Instagram has 30.3 million monthly users on mobile (even President Obama joined Instagram in January), and more than 5 billion photos have been shared.

Though, some nonprofits do have a concern with this: What if we're ostracizing people who don't have a Smartphone? Well, there are remedies for that too:

  • Maybe your nonprofit has a Flickr stream on its website? If so, you can share your Instagram photos directly to Flickr, or even to Twitter, Facebook, or Tumblr.
  • Anyone can view your Instagram stream on sites such as Webstagram.
  • Since Facebook recently purchased Instagram, the photos are a lot more accessible.

People don't always read websites, they skim it for chunks of information, actions, and you guessed visual cues like photos, graphics, and videos. Your audiences want to see what you're doing, but it's a lot easier for them to visualize when there's a photo in front of them. They can see those cool t-shirts that your volunteers are wearing, and their mouths may start watering over that delicious donor dinner you just hosted. And they will want to know what you're doing next.

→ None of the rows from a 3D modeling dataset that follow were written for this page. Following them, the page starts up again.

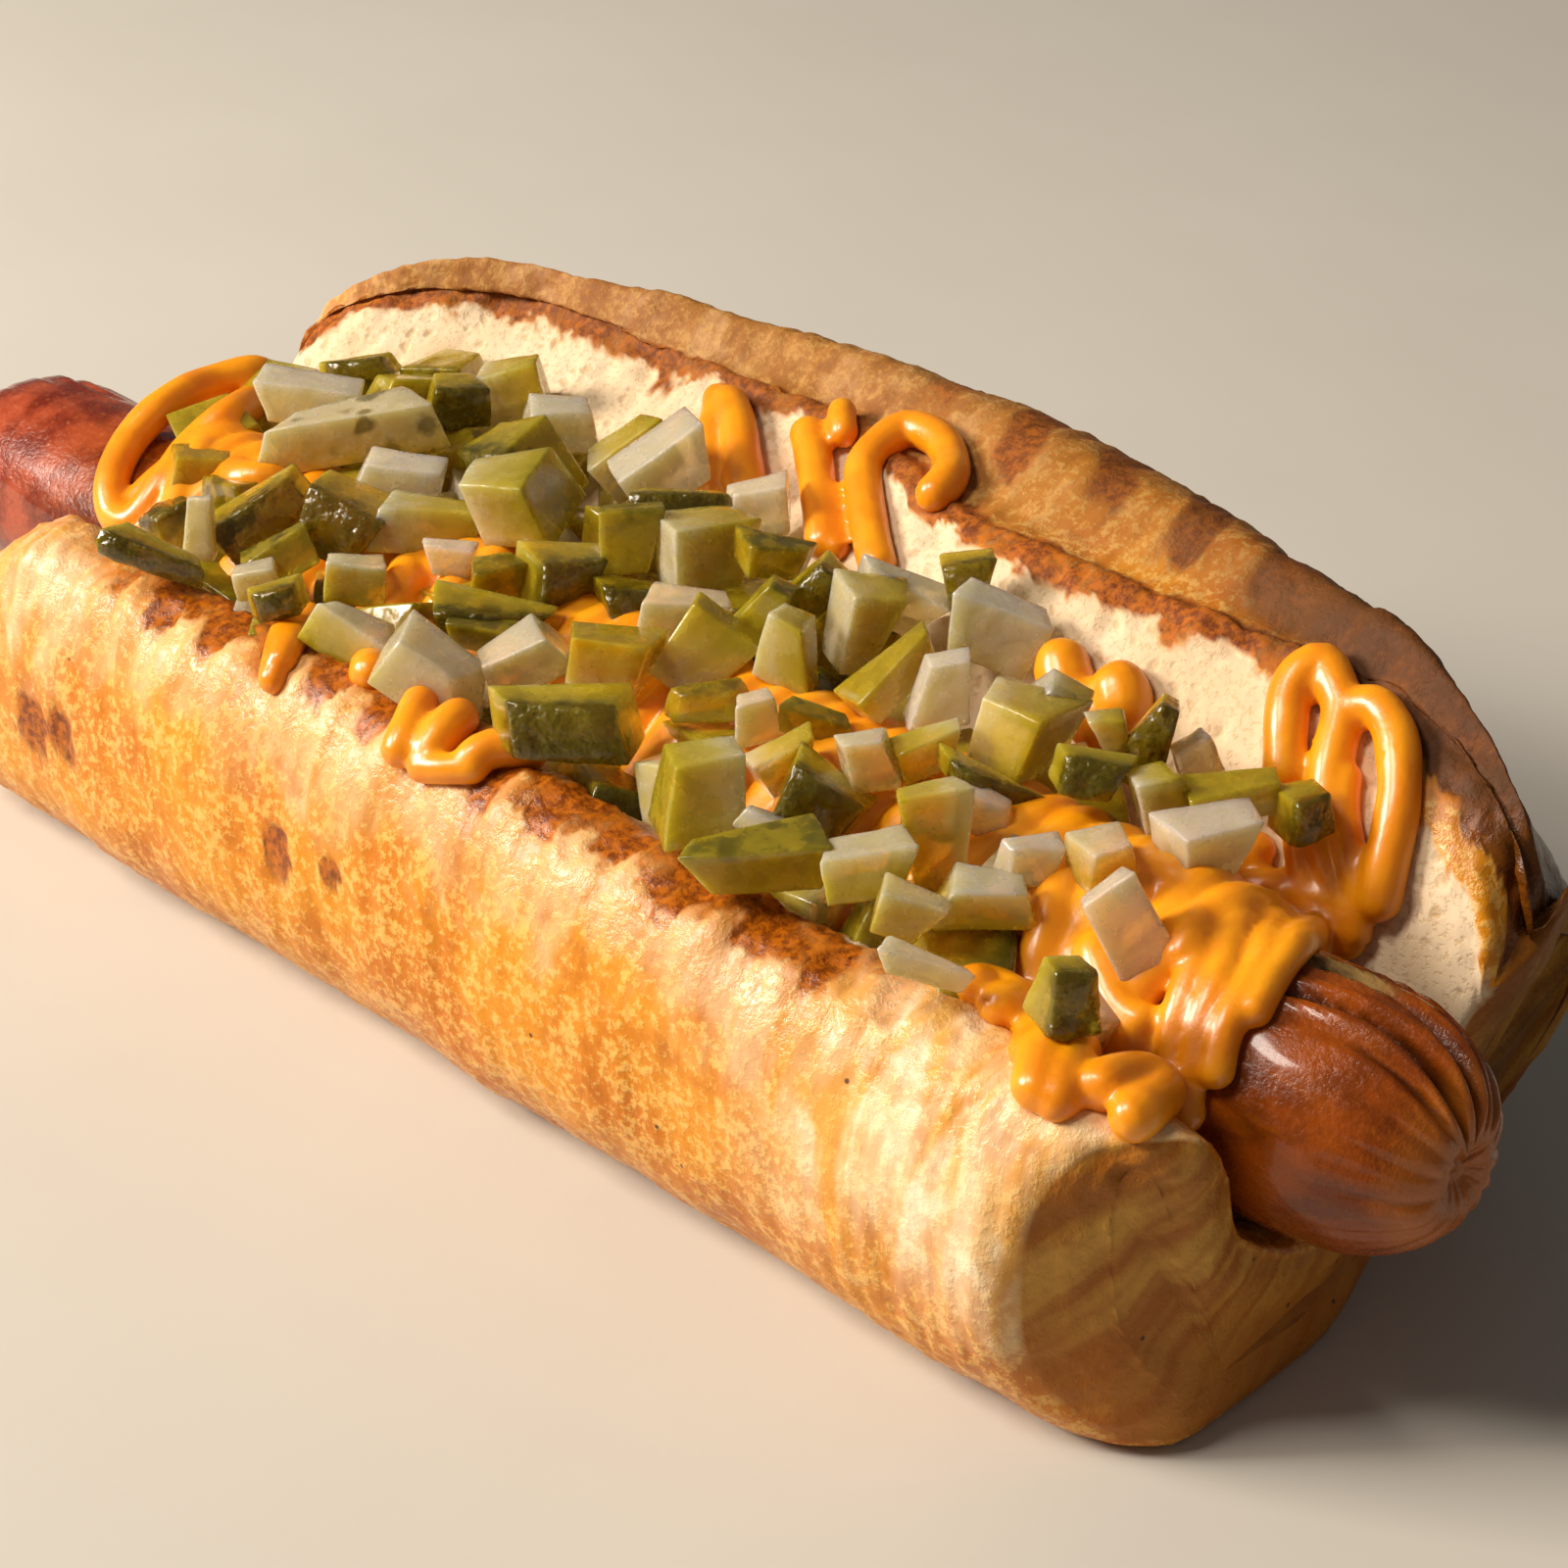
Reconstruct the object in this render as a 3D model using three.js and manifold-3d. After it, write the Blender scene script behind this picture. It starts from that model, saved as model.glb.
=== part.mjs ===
// A hot dog: a long sausage in a grilled bun that is cut open along its top,
// a zigzag of thick mustard over the sausage and up both lips of the bun,
// and a heap of diced pickles on the mustard.
// Millimetres, +Z up. X runs along the sausage, -Y is the low near wall of the bun
// and +Y its high far wall. The bun stands on z = 0.

import * as THREE from "three";
import { mergeVertices } from "three/addons/utils/BufferGeometryUtils.js";
import Module from "manifold-3d";

const wasm = await Module();
wasm.setup();

// Driving dimensions
const sausageLength = 216;
const sausageRadius = 12;
const sausageAxisZ = 27;
const sausageTipLength = 21;
const bunLeft = -80;
const bunRight = 95;
const nearLip = { y: -20.5, z: 38.5 };
const farLip = { y: 28, z: 50 };
const beadRadius = 2.2;
const dieSize = 9;
const heapLeft = -72;
const heapRight = 80;
const gap = 0.35;

const { clamp, lerp, smoothstep } = THREE.MathUtils;

// Solids from closed grids of points

// rings: equal lists of points, each a closed loop seen counterclockwise from +X, in order of x
function loft(rings) {
  const count = rings[0].length;
  const position = rings.flat().flatMap((p) => [p.x, p.y, p.z]);
  const index = [];
  for (let i = 0; i + 1 < rings.length; i++) {
    for (let j = 0; j < count; j++) {
      const a = i * count + j;
      const b = i * count + ((j + 1) % count);
      index.push(a, b, b + count, a, b + count, a + count);
    }
  }
  const last = (rings.length - 1) * count;
  const flat = (ring) => ring.map((p) => new THREE.Vector2(p.y, p.z));
  for (const [a, b, c] of THREE.ShapeUtils.triangulateShape(flat(rings[0]), [])) {
    index.push(c, b, a);
  }
  for (const [a, b, c] of THREE.ShapeUtils.triangulateShape(flat(rings.at(-1)), [])) {
    index.push(last + a, last + b, last + c);
  }
  const geometry = new THREE.BufferGeometry();
  geometry.setAttribute("position", new THREE.Float32BufferAttribute(position, 3));
  geometry.setIndex(index);
  return geometry;
}

function toSolid(geometry) {
  const bare = geometry.clone();
  bare.deleteAttribute("normal");
  bare.deleteAttribute("uv");
  const merged = mergeVertices(bare, 1e-4);
  return new wasm.Manifold(
    new wasm.Mesh({
      numProp: 3,
      vertProperties: new Float32Array(merged.attributes.position.array),
      triVerts: new Uint32Array(merged.index.array),
    }),
  );
}

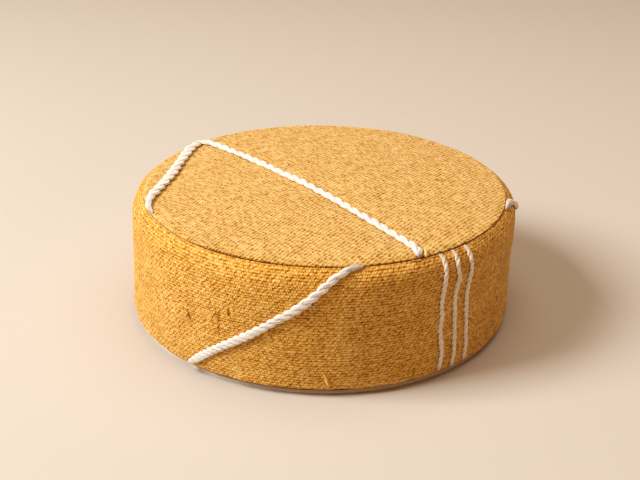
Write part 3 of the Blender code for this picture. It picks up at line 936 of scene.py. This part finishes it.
# Loose yarn ends
# Short ends and wisps of yarn that stand out of the cloth and its trim: a pale yellow tuft and an
# orange end beside the top plait, a golden end at the front foot, and white wisps from the trim.
YARN_END = {"strands": 1, "period": 30 * MM, "swing": 0.0, "rise": 0.0, "half_width": 1.2 * MM,
            "half_height": 1.0 * MM, "middle": 1.3 * MM, "step": 0.6 * MM, "sides": 10, "yarns": 2,
            "twist": 9 * MM, "groove": 0.2}
YARN_TUFT = {**YARN_END, "half_width": 2.7 * MM, "half_height": 2.2 * MM, "middle": 2.2 * MM,
             "sides": 20, "yarns": 5, "twist": 40 * MM}
WISP = {**YARN_END, "half_width": 0.5 * MM, "half_height": 0.4 * MM, "middle": 3.0 * MM, "yarns": 1}

yellow_wool = spun_wool("pale_yellow_wool", "#C8A048", "#EBCB74", "#F8E4A0")
orange_wool = spun_wool("orange_wool", "#A85A1C", "#D68A48", "#EBA868")
golden_wool = spun_wool("golden_wool", "#B87C1E", "#E8B04C", "#F8D078")
yarn_ends = (
    # name, surface, route, kind, material, tapers
    ("yellow_tuft", top_surface, np.array(((136.8, -232.5), (137.6, -238.5), (136.4, -245.5))) * MM,
     YARN_TUFT, yellow_wool, (4 * MM, 3 * MM)),
    ("orange_yarn_end", seat_surface, side_route(((-65.2, 193.0), (-64.0, 191.5), (-62.6, 191.2))),
     YARN_END, orange_wool, (3 * MM, 3 * MM)),
    ("golden_yarn_end", seat_surface,
     side_route(((-89.3, 39.5), (-88.6, 33.5), (-88.2, 26.0), (-87.4, 17.5))),
     {**YARN_TUFT, "half_width": 2.2 * MM, "half_height": 1.6 * MM, "middle": 1.9 * MM}, golden_wool,
     (9 * MM, 6 * MM)),
    ("front_wisp", seat_surface, side_route(((-93.6, 148.5), (-92.8, 144.0), (-91.8, 140.0))),
     WISP, plait_wool, (3 * MM, 3 * MM)),
    ("cord_wisp", seat_surface, side_route(((-45.0, 84.0), (-44.0, 79.5), (-43.4, 73.5))),
     WISP, plait_wool, (3 * MM, 3 * MM)),
)
for name, surface, route, kind, material, ends in yarn_ends:
    yarn_end = make_trim(name, surface, route, kind, material, ends)
    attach(yarn_end, "root")
    trims.append(yarn_end)

# Stuffing
# The stuffing presses the cloth outward while the seam, the foot and the stitches under every trim
# hold it back. A cloth simulation of the whole cover finds where it rises and where it is drawn in.
COVER_COLUMNS = 150
COVER_SIDE_ROWS = 17
COVER_TOP_RINGS = 23
COVER_MIDDLE = 12 * MM
COVER_TOP_FROM = 186 * MM
STUFFING_PRESSURE = 4.0
STITCH_REACH = 8 * MM
PUCKER_LIMIT = 2.5 * MM
SIMULATED_FRAMES = 20


def cover_profile():
    """The cover's outline from the foot over the seam to the middle of the top: radius and height."""
    run = np.linspace(0.0, side_run[-1], COVER_SIDE_ROWS)
    ring = np.linspace(TOP_PANEL_RADIUS - EDGE_ROLL_WIDTH, COVER_MIDDLE, COVER_TOP_RINGS)
    radius = np.concatenate((np.interp(run, side_run, side_curve[:, 0]), ring))
    height = np.concatenate((np.interp(run, side_run, side_curve[:, 1]), crown_height(ring)))
    return radius, height


def simulated_lift(stitches):
    """How far each point of a coarse cover moves under pressure from inside, and which way.

    Rows are those of cover_profile and columns go round. The movement along the normal is kept
    within PUCKER_LIMIT, and each row's mean is taken off, so that the pouf keeps its outline.
    """
    radius, height = cover_profile()
    angle = np.linspace(0.0, 2 * math.pi, COVER_COLUMNS, endpoint=False)
    start = stuffed(angle[None, :], radius[:, None], height[:, None])
    rows, columns = start.shape[:2]
    mesh = bpy.data.meshes.new("cover")
    ends = [list(range(columns))[::-1], list(range((rows - 1) * columns, rows * columns))]
    mesh.from_pydata(start.reshape(-1, 3).tolist(), [], ring_faces(rows, columns).tolist() + ends)
    cover = bpy.data.objects.new("cover", mesh)
    bpy.context.scene.collection.objects.link(cover)
    gap = np.linalg.norm(start.reshape(-1, 1, 3) - stitches[None, :, :], axis=-1).min(axis=1)
    held = (gap < STITCH_REACH).reshape(rows, columns)
    held[[0, COVER_SIDE_ROWS - 1, -1]] = True
    cover.vertex_groups.new(name="held").add(np.flatnonzero(held).tolist(), 1.0, "REPLACE")
    cloth = cover.modifiers.new("stuffing", "CLOTH").settings
    cloth.use_pressure = True
    cloth.uniform_pressure_force = STUFFING_PRESSURE
    cloth.effector_weights.gravity = 0.0
    cloth.vertex_group_mass = "held"
    for frame in range(1, SIMULATED_FRAMES + 1):
        bpy.context.scene.frame_set(frame)
    shape = cover.evaluated_get(bpy.context.evaluated_depsgraph_get()).data
    end = np.empty(3 * len(shape.vertices))
    shape.vertices.foreach_get("co", end)
    bpy.context.scene.frame_set(1)
    bpy.data.objects.remove(cover)
    bpy.data.meshes.remove(mesh)
    along = np.gradient(start, axis=0)
    around = np.roll(start, -1, axis=1) - np.roll(start, 1, axis=1)
    normal = np.cross(around, along)
    normal /= np.linalg.norm(normal, axis=-1, keepdims=True)
    lift = np.sum((end.reshape(start.shape) - start) * normal, axis=-1)
    lift = np.clip(lift, -PUCKER_LIMIT, PUCKER_LIMIT)
    lift -= lift.mean(axis=1, keepdims=True)
    return lift[..., None] * normal


def press_out(piece, lift):
    """Move a piece's points by the lift of the cover at their place, blended between its points."""
    points = np.empty(3 * len(piece.data.vertices))
    piece.data.vertices.foreach_get("co", points)
    points = points.reshape(-1, 3)
    rise = np.clip(points[:, 2] / SEAM_HEIGHT, 0.0, 1.0)[:, None]
    from_middle = points[:, :2] - FOOT_CENTRE - LEAN * rise
    radius, height = cover_profile()
    reach = np.linalg.norm(from_middle, axis=1)
    side, top = np.arange(COVER_SIDE_ROWS), np.arange(COVER_SIDE_ROWS - 1, len(radius))
    on_side = np.interp(points[:, 2], height[side], side)
    ring_radius = np.concatenate(((TOP_PANEL_RADIUS,), radius[COVER_SIDE_ROWS:]))
    on_top = np.interp(-reach, -ring_radius, top)
    row = np.where((points[:, 2] > COVER_TOP_FROM) & (reach < TOP_PANEL_RADIUS), on_top, on_side)
    column = np.arctan2(from_middle[:, 1], from_middle[:, 0]) / (2 * math.pi) * COVER_COLUMNS
    i = np.clip(np.floor(row).astype(int), 0, len(radius) - 2)
    j = np.floor(column).astype(int)
    s, t = (row - i)[:, None], (column - j)[:, None]
    j, after = j % COVER_COLUMNS, (j + 1) % COVER_COLUMNS
    points += ((1 - s) * ((1 - t) * lift[i, j] + t * lift[i, after])
               + s * ((1 - t) * lift[i + 1, j] + t * lift[i + 1, after]))
    piece.data.vertices.foreach_set("co", points.ravel())
    piece.data.update()


trim_seats = [surface(smooth_line(route)) for surface, route, _, _, _ in plait_routes.values()]
trim_seats += [seat_surface(smooth_line(side_route(rows))) for rows in CORD_ROUTES.values()]
lift = simulated_lift(np.concatenate(trim_seats))
for piece in [side_band, top_panel, *trims]:
    press_out(piece, lift)

# Floor and light
# A plain pale floor under a soft window light from high on the left, a weak warm light straight
# above on the right, and a warm pale room all round that fills the shade.
FLOOR_SIZE = 14.0

floor_mesh = bpy.data.meshes.new("floor")
half_floor = FLOOR_SIZE / 2
floor_mesh.from_pydata([(-half_floor, -half_floor, 0.0), (half_floor, -half_floor, 0.0),
                        (half_floor, half_floor, 0.0), (-half_floor, half_floor, 0.0)], [], [(0, 1, 2, 3)])
floor = bpy.data.objects.new("floor", floor_mesh)
bpy.context.scene.collection.objects.link(floor)
plain_floor = bpy.data.materials.new("matt_cream_floor")
plain_floor.use_nodes = True
plain_floor.node_tree.nodes["Principled BSDF"].inputs["Base Color"].default_value = linear("#CCC8C0")
plain_floor.node_tree.nodes["Principled BSDF"].inputs["Roughness"].default_value = 0.9
floor_mesh.materials.append(plain_floor)


def soft_light(name, place, aim, size, power, colour):
    """A square area light at a place, turned to shine at a point."""
    data = bpy.data.lights.new(name, "AREA")
    data.shape = "SQUARE"
    data.size = size
    data.energy = power
    data.color = colour
    light = bpy.data.objects.new(name, data)
    light.location = place
    toward = np.array(aim, dtype=float) - np.array(place)
    tilt = math.atan2(math.hypot(toward[0], toward[1]), -toward[2])
    light.rotation_euler = (tilt, 0.0, math.atan2(toward[1], toward[0]) - math.pi / 2)
    bpy.context.scene.collection.objects.link(light)
    return light


soft_light("window", (-4.2, -0.9, 3.9), (0.0, 0.0, 0.1), 2.4, 335.0, (1.0, 0.995, 0.985))
soft_light("ceiling", (0.9, 0.2, 3.2), (0.9, 0.2, 0.0), 3.2, 38.0, (1.0, 0.92, 0.82))
world = bpy.data.worlds.new("pale_room")
world.use_nodes = True
world.node_tree.nodes["Background"].inputs[0].default_value = linear("#FFC288")
world.node_tree.nodes["Background"].inputs[1].default_value = 0.30
bpy.context.scene.world = world
bpy.context.scene.view_settings.view_transform = "Standard"
bpy.context.scene.view_settings.look = "Medium High Contrast"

To really get your nonprofit brand out there, you've got to get those photos out there. Instagram, Pinterest, Facebook Timeline: they're all about stories. Your org has a story to tell, and people are out there listening (or more realistically, looking). 

In June 2012, folks began following more Brands on Pinterest than on Facebook or Twitter; and while you can't Pin directly from Facebook, you should have more than one outlet that hosts your photo. A great way to implement this is to have a blog (if you have the capacity to manage it). Each time you publish a blog post, you should include a photo. This way, when people share your article, they can share the photo (or have a choice of photos) to go along with it. Not only will this increase your supporter's engagement on their Page, but it will increase the Sharing and reach of your own article.

 

What kind of photos does your nonprofit share? Do you use the photos for activism? To increase engagement? How about to recruit donors, volunteers, and supporters?

Think about it, a photo may be just the remedy you're looking for to hook your supporters.